Task - Could you copy every line from the material below in which "frame" appears?

— START OF Provided material —

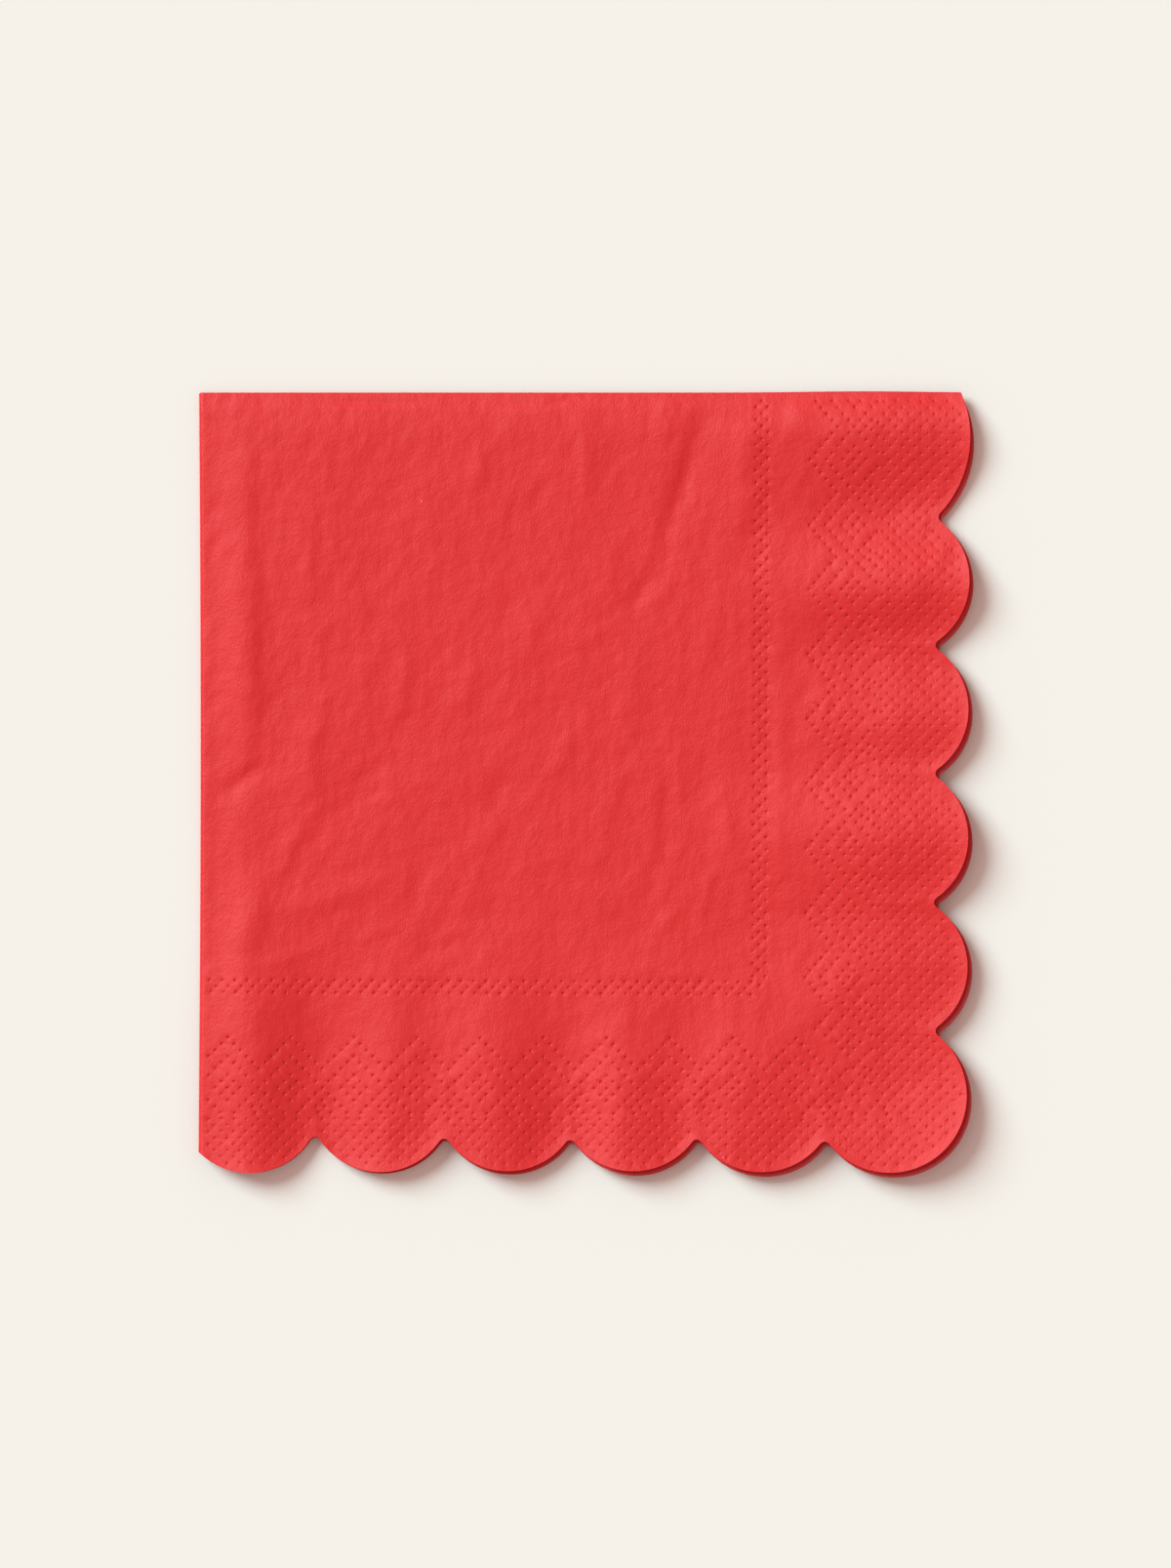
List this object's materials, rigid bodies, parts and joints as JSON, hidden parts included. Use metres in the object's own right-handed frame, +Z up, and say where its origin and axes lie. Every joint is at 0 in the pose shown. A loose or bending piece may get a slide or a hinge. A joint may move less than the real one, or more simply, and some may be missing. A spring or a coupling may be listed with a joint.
{
  "type": "folded paper napkin",
  "caption": "Square paper napkin with scalloped, embossed borders, folded into quarters and lying flat.",
  "frame": {"origin": "middle of the folded napkin's outline, on the surface that it lies on", "axes": "+X from the second fold to the scalloped side opposite it, +Y from the front scalloped side to the first fold, +Z up out of the top layer"},
  "size_m": [0.1656, 0.168, 0.0067],
  "materials": {
    "paper": "matt dyed tissue with dot embossing"
  },
  "bodies": {
    "root": {"napkin": "paper"}
  },
  "joints": []
}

— END OF Provided material —

Result of the exercise -
List this object's materials, rigid bodies, parts and joints as JSON, hidden parts included. Use metres in the object's own right-handed frame, +Z up, and say where its origin and axes lie. Every joint is at 0 in the pose shown. A loose or bending piece may get a slide or a hinge. A joint may move less than the real one, or more simply, and some may be missing. A spring or a coupling may be listed with a joint.
  "frame": {"origin": "middle of the folded napkin's outline, on the surface that it lies on", "axes": "+X from the second fold to the scalloped side opposite it, +Y from the front scalloped side to the first fold, +Z up out of the top layer"},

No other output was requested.